>> Start Given information
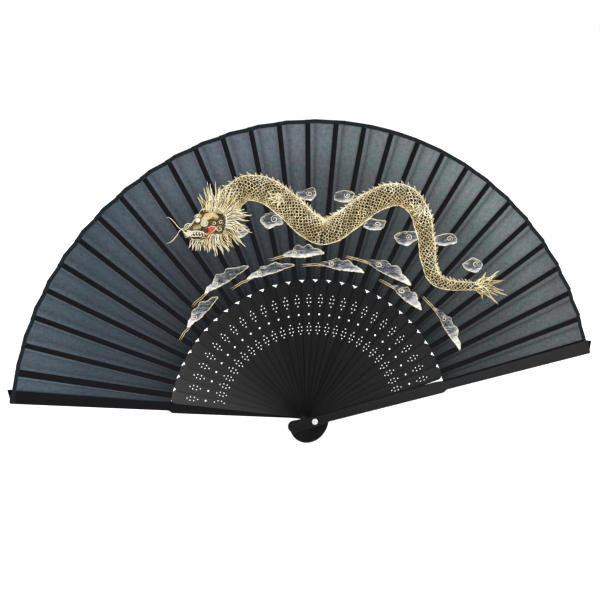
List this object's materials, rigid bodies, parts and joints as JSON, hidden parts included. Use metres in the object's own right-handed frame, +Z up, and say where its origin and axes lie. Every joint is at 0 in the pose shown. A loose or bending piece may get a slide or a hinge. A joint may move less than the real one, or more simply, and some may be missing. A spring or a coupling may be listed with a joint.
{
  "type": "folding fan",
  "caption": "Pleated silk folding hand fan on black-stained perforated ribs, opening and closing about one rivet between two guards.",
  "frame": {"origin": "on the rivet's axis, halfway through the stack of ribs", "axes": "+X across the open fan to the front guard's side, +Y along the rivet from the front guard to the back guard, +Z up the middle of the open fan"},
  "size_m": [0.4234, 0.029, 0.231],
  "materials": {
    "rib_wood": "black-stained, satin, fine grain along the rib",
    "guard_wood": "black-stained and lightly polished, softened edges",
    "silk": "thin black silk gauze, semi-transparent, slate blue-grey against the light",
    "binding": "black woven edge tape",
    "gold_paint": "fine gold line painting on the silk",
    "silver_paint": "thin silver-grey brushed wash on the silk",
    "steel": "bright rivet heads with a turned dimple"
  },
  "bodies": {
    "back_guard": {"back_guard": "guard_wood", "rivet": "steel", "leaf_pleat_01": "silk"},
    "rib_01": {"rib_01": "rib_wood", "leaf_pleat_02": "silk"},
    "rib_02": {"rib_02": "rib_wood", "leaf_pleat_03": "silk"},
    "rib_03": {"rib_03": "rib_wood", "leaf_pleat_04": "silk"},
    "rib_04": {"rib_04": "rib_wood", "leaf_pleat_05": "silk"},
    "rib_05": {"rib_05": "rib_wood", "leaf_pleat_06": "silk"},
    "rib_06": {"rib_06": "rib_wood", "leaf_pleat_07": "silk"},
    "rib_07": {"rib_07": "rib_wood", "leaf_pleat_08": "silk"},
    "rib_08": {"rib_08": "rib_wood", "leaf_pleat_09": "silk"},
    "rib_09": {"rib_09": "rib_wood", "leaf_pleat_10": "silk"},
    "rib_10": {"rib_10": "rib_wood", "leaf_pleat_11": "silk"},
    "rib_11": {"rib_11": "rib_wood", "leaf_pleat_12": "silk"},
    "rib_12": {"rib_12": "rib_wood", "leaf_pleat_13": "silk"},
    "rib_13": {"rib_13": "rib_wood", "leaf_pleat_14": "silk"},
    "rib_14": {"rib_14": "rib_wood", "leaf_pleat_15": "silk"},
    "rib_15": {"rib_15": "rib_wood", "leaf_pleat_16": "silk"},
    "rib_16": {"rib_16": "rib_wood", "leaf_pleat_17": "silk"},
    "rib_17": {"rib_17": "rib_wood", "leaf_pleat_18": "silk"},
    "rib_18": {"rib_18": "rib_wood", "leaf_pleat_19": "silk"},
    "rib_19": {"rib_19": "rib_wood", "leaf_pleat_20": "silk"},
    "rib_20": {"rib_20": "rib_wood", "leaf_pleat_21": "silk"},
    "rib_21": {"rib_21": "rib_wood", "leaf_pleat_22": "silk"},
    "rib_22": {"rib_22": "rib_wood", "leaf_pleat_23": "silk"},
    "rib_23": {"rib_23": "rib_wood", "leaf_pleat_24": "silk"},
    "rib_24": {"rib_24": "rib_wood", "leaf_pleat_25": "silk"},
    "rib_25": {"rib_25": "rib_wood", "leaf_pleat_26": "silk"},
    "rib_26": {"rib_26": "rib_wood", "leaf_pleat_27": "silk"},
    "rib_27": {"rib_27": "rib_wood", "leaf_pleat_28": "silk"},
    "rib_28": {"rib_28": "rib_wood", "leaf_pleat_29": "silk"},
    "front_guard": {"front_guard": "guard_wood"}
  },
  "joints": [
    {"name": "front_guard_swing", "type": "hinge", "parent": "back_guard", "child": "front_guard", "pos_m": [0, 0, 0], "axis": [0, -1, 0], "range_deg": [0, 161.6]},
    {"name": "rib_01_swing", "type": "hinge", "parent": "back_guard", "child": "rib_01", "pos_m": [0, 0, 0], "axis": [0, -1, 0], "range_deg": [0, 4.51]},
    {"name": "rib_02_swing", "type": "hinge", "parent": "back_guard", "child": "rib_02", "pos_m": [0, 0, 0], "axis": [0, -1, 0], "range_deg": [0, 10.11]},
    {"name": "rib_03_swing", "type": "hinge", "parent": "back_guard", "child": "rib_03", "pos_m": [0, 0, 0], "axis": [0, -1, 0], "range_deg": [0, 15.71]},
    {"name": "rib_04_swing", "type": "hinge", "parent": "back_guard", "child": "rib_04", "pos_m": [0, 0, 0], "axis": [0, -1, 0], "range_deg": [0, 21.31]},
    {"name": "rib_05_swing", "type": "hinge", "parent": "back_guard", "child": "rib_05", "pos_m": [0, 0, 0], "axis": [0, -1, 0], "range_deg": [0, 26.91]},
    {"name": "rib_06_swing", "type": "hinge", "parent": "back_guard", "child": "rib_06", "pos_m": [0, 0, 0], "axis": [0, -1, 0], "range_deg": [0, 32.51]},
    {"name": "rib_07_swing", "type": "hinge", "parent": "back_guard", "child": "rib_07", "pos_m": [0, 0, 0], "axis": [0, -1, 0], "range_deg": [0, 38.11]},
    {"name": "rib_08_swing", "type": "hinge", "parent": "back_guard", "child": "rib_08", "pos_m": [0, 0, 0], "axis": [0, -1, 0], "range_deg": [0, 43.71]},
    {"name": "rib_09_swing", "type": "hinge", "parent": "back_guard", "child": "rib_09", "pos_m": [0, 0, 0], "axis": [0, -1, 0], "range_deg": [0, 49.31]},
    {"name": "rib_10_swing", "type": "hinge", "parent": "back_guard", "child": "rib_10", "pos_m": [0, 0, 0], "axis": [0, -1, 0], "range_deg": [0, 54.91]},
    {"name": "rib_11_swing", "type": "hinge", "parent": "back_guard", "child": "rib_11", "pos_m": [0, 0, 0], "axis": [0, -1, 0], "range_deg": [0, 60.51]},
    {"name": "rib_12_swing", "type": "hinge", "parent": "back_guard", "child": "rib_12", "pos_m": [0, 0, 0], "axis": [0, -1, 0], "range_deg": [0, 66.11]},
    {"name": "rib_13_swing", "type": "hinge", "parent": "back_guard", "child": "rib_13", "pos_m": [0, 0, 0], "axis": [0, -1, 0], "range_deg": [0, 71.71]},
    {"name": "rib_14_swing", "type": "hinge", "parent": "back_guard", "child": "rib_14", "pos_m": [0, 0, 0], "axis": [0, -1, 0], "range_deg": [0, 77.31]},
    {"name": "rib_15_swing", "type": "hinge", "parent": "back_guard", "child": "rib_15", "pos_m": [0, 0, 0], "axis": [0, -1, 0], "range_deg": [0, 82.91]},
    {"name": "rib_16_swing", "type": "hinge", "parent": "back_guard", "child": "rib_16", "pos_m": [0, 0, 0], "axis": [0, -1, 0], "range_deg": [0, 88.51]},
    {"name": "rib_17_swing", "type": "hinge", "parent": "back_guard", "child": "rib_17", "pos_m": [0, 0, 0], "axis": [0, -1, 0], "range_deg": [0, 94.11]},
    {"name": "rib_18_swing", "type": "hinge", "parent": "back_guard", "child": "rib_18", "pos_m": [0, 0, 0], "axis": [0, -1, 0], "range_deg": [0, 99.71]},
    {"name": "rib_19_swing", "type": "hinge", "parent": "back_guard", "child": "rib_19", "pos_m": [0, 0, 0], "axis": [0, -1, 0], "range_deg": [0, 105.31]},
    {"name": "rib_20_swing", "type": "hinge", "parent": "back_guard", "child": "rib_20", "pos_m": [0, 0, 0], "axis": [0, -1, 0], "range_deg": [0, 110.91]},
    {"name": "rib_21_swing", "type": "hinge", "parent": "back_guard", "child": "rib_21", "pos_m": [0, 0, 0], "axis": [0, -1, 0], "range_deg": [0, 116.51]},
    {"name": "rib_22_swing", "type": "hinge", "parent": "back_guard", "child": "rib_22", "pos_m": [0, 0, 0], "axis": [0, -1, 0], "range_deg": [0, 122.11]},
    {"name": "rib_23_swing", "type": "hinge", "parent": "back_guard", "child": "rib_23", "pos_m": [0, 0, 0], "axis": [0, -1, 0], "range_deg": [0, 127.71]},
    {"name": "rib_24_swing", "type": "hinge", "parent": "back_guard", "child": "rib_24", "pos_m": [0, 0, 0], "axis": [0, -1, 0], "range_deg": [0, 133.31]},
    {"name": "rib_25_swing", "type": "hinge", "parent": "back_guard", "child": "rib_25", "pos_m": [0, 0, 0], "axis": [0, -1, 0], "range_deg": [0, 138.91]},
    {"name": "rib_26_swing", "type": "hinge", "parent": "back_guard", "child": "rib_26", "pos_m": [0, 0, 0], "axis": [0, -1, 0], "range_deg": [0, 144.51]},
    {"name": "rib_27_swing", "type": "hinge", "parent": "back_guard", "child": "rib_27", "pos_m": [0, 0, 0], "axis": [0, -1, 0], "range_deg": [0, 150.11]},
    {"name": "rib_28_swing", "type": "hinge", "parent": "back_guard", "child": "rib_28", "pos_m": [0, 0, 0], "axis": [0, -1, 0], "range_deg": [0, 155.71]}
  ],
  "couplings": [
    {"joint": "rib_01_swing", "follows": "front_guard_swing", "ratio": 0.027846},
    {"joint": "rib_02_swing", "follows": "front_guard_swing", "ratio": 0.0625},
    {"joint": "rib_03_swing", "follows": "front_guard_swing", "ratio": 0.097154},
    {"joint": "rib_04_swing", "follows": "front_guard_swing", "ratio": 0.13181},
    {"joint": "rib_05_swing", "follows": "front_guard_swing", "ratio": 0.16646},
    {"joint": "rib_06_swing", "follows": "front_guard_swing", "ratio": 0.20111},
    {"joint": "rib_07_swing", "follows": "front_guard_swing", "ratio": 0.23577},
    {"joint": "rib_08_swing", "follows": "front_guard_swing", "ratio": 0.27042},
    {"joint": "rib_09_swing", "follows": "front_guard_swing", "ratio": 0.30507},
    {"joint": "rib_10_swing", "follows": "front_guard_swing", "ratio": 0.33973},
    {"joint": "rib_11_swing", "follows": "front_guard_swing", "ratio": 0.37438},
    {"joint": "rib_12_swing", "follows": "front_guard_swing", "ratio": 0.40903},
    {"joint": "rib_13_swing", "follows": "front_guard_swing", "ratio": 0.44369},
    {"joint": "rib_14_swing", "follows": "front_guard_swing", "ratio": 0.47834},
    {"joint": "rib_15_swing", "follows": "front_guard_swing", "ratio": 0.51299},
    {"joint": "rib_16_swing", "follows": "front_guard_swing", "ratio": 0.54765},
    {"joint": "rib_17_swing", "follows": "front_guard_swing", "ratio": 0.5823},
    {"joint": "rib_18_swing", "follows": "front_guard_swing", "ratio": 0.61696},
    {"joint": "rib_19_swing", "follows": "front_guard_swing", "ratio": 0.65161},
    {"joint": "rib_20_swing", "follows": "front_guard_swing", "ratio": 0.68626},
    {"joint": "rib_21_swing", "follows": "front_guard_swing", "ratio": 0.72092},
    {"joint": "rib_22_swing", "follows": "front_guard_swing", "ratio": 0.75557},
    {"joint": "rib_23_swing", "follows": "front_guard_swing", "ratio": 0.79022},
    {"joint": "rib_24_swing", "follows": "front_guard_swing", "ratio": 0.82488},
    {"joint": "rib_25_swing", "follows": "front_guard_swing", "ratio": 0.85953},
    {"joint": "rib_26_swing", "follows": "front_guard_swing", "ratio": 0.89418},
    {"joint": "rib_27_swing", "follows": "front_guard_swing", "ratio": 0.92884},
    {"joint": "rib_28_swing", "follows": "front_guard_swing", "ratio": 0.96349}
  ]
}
>> End Given information
Using the listing, say how many lines include the word "joints", and add nothing else.

2